Even today in American supermarkets, a consumer can purchase a box of pasta for around a dollar, and it will provide enough food to feed an average-sized family. (Unlike meat, a food product that can be hard to find, depending on the geographic region, difficult to preserve, and expensive.)
During her journey, Ms. Lin-Liu, a newlywed, finds out about the power of the mother-in-law in several Asian societies. In Central Asia, she witnesses their iron grip on the wife, dominating the situation by reinforcing the husband's will. This comes as a culture shock to the modern cosmopolitan.
Beyond the domestic sphere, Ms. Lin-Liu paints a picture of each nation, from the bland tyranny and corruption of Central Asian republics to the fear and repression of Iran. With the geopolitical broad strokes, she presents smaller portraits of families and individuals at odds with the media-constructed images American viewers see and hear on the news.
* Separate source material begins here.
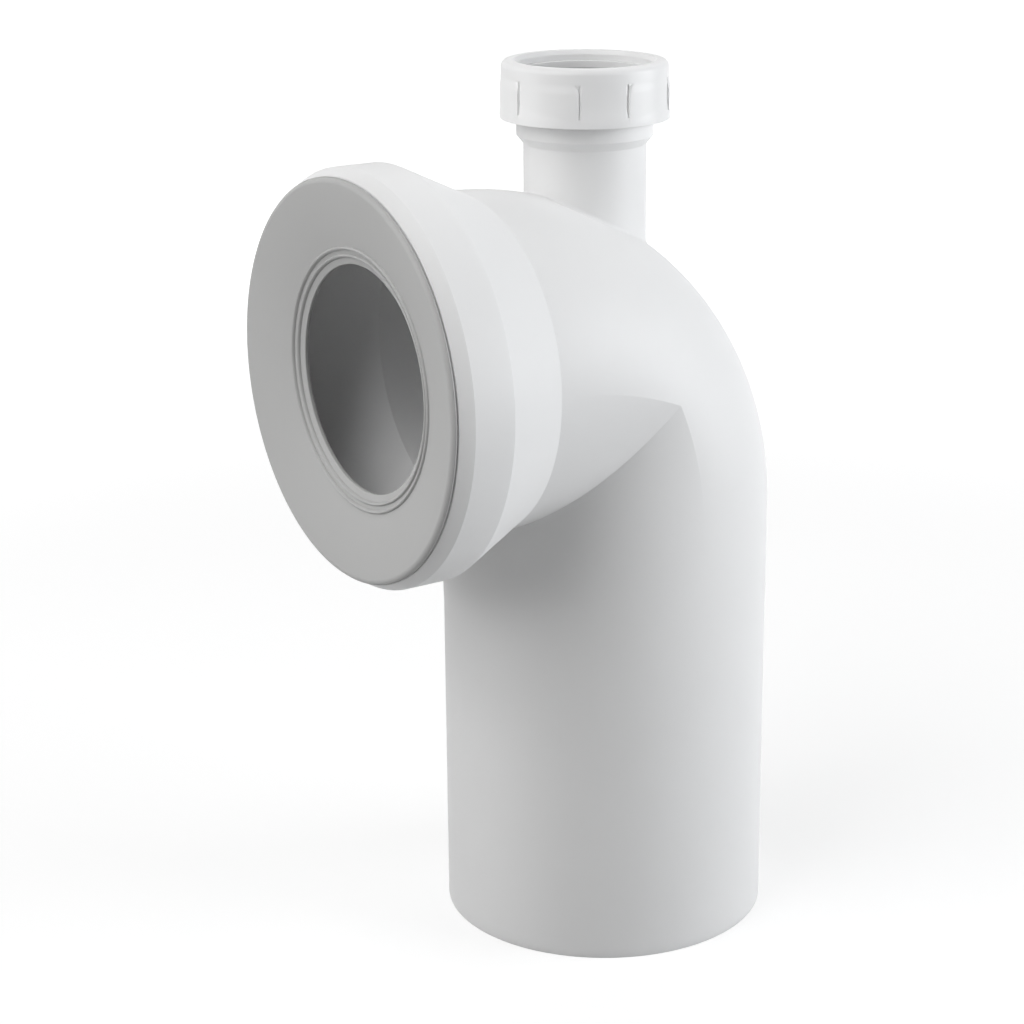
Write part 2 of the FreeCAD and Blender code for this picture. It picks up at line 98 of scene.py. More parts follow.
# Branch
BRANCH_RADIUS = 20.0 * MM
BRANCH_BORE = 17.2 * MM
SOCKET_TOP = BODY_HIGH.z
COLLAR_RADIUS = 22.2 * MM
COLLAR_FOOT = INLET_HEIGHT + 69.4 * MM
COLLAR_SLOPE = 2.7 * MM
SOCKET_FLOOR = COLLAR_FOOT + 0.6 * MM
MOUTH_RADIUS = 21.7 * MM
MOUTH_DEPTH = 5.0 * MM
BRANCH_FILLET = 1.2 * MM

# Nut
NUT_RADIUS = 27.0 * MM
GRIP_HEIGHT = 0.5 * MM
SKIRT_HEIGHT = 3.0 * MM
GRIP_TOP = 13.8 * MM
GRIP_SLOPE = 3.4 * MM
SKIRT_FADE = 3.2 * MM
GRIP_ROUND = 1.6 * MM
CREASE_DEPTH = 0.42 * MM
CREASE_WIDTH = 2.0
HOOK_WIDTH = 4.0
NUT_ROUND = 2.0 * MM
NUT_LIP = 3.3 * MM
NUT_OPENING = 22.0 * MM
OPENING_SLOPE = 1.0 * MM
OPENING_DEPTH = 1.4 * MM
THREAD_ROOT = 24.05 * MM
THREAD_LEAD = 0.7 * MM
GRIP_FIRST = 17.5
GRIP_PITCH = 46.5
NUT_TURN = -22.0
NUT_AROUND = 240

# Angles past a grip's step where the nut's side needs more points
STEP_POINTS = (-2.0, -1.2, -0.6, -0.3, 0.01, 0.4, 0.9, 1.5, 2.2, 3.0, 3.8)

# Pan seal
SEAL_RADIUS = SEAL_HIGH.x
SEAL_FRONT = -SEAL_LOW.y
SEAL_FLANGE = 1.7 * MM
SEAL_EDGE = 1.5 * MM
SEAL_DISH = 5.9 * MM
FACE_INNER = 42.2 * MM
OPENING_FALL = 1.7 * MM
BEAD_RADII = (41.5 * MM, 39.1 * MM)
BEAD_HALF_WIDTH = 0.62 * MM
BEAD_HEIGHT = 0.9 * MM
OPENING_LAND = 1.4 * MM
SEAT_PLAY = 0.25 * MM
SLEEVE_WALL = 3.0 * MM
SLEEVE_LENGTH = 10.0 * MM
SNAP_LENGTH = 3.4 * MM
DISH_THICKNESS = 2.2 * MM

# Washer and ring seal under the nut's lip
WASHER_BORE = 20.6 * MM
RING_BORE = 20.3 * MM
NOSE_RADIUS = 20.66 * MM
RING_PLAY = 0.1 * MM

# Threads of the collar and the nut
PITCH = 2.309 * MM
THREAD_CREST = 23.85 * MM
NUT_THREAD_CREST = RING_HIGH.x + 0.15 * MM
COLLAR_THREAD_HALF = 0.95 * MM
NUT_THREAD_HALF = 0.85 * MM
CREST_HALF = 0.18 * MM
THREAD_START = NUT_LOW.z + 1.2 * MM
COLLAR_THREAD_END = SOCKET_TOP - 1.1 * MM
NUT_THREAD_END = NUT_HIGH.z - NUT_LIP - 3 * MM
THREAD_STEP = 5
THREAD_FADE = 60
THREAD_SUNK = 0.1 * MM

# Surfaces
CLOUD_SCALE = 18
CLOUD_DETAIL = 4
GRAIN_DETAIL = 3
GRAIN_DEPTH = 0.05 * MM
GLOSS_SHIFT = 0.03
PLASTIC_IOR = 1.49
PLASTIC_SPECULAR = 0.35
LIGHT_REACH = 5 * MM

# Camera, as the photograph was taken
CAMERA_PLACE = (0.6547, -0.4709, 0.3970)
CAMERA_TILT = 90 - 17.125
CAMERA_HEADING = 54.675
LENS = 87.5
LENS_SHIFT = (-0.0741, -0.0245)

# Light, backdrop and floor
LIGHT_TARGET = Vector((0, -0.02, 0.16))
LIGHT_DISTANCE = 1.6
AMBIENT = 0.02
WHITE = (1, 1, 1, 1)
FLOOR_HALF = 3.0
FLOOR_COLOUR = (0.4, 0.4, 0.4, 1)
FLOOR_ROUGH = 0.9
FLOOR_WHITE = 0.64
FLOOR_NEAR = 0.4
FLOOR_FAR = 1.2

# Points round a ring, and the distance at which two points are one
AROUND = 192
MERGE = 0.001 * MM


def new_object(name, mesh):
    """Link a mesh to the scene as an object."""
    piece = bpy.data.objects.new(name, mesh)
    bpy.context.scene.collection.objects.link(piece)
    return piece


def shade(mesh, angle=30):
    """Shade a mesh smooth, apart from its edges that are sharper than an angle."""
    mesh.polygons.foreach_set("use_smooth", [True] * len(mesh.polygons))
    mesh.set_sharp_from_angle(angle=math.radians(angle))


def sharpen(mesh, lines):
    """Make the edges of a mesh sharp where they follow lines of points."""
    points = [point for line in lines for point in line]
    tree = KDTree(len(points))
    for i, point in enumerate(points):
        tree.insert(point, i)
    tree.balance()
    near = [tree.find(vertex.co)[2] < 2 * MERGE for vertex in mesh.vertices]
    for edge in mesh.edges:
        start, end = edge.vertices
        if near[start] and near[end]:
            edge.use_edge_sharp = True


def strip(low, high):
    """The faces between two rings of numbered points."""
    count = len(low)
    following = [(j + 1) % count for j in range(count)]
    return [(low[j], low[k], high[k], high[j]) for j, k in enumerate(following)]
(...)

One is still surprised at the pro-American attitudes of ordinary people, kvetching about election rigging and meddling theocrats. (Actually not too different, attitude-wise, from most days on certain areas in American public life and in social media. Complaining about the status quo and the ineptitude and corruption of politicians and their clerical enablers seems to be a universal human condition.)
As she travels across the broadside of Asia, Ms. Lin-Liu encounters incremental changes in geography, culture, and cuisine. One stereotypically thinks of Europe and Asia as two irreconcilable monoliths, each mutually alien and incomprehensible. East is East and West is West, and never the twain shall meet.
In each section, she gives a capsule history and how this history effects the modern day situation. Each culture has its own folkways and foodways seen in the ingredients used in recipes. Across Asia there are two major cultures once one passes beyond China, these are the Persian and the Turkic cultures.
In previous centuries Persia (later Iran) and the Ottoman Empire (later Turkey) dominated the geopolitics of the region. The political tensions of Iran and Saudi Arabia go far back into history and are far larger than those presented by the political and economic interests of the United States. (Saudi Arabia, the Middle East, and North Africa are predominantly Arab, ethnically speaking, which one should not confuse with the catch-all term “Muslim,” since the Turkic and Persian ethnic groups are also traditionally Islamic.)
In the case of Iran, she tastes food with rosewater, pistachios, and saffron. The luxurious tastes run counter to the stereotypical images of Iran with its militancy and theocratic tyranny.
In Italy she discovers the sfoglina, a word meaning “female pasta maker.” “Luisa, a third sfoglina, taught me how to fold tortellini. . . . She rolled out pasta dough made of eggs and flour and cut them into small squares of less than an inch−the same as the size of manti wrappers in Turkey.”
By the end of her journey, Ms. Lin-Liu and her husband are negotiating how to come to terms with their careers and their personal lives. While she did not discover the origin of the noodle, her journey was one of self-discovery and cultural exposure. With a few bumps and scrapes, her marriage survives and both are determined to, in the words of Tim Gunn, “make it work,” despite the obstacles standing in their way.
On the Noodle Road is a fascinating exploration of some lesser-known corners of the Asian continent and a portrait of a marriage under extreme circumstances, but both the journey and the cuisine is worth discovering, especially to those fond of culinary travelogues.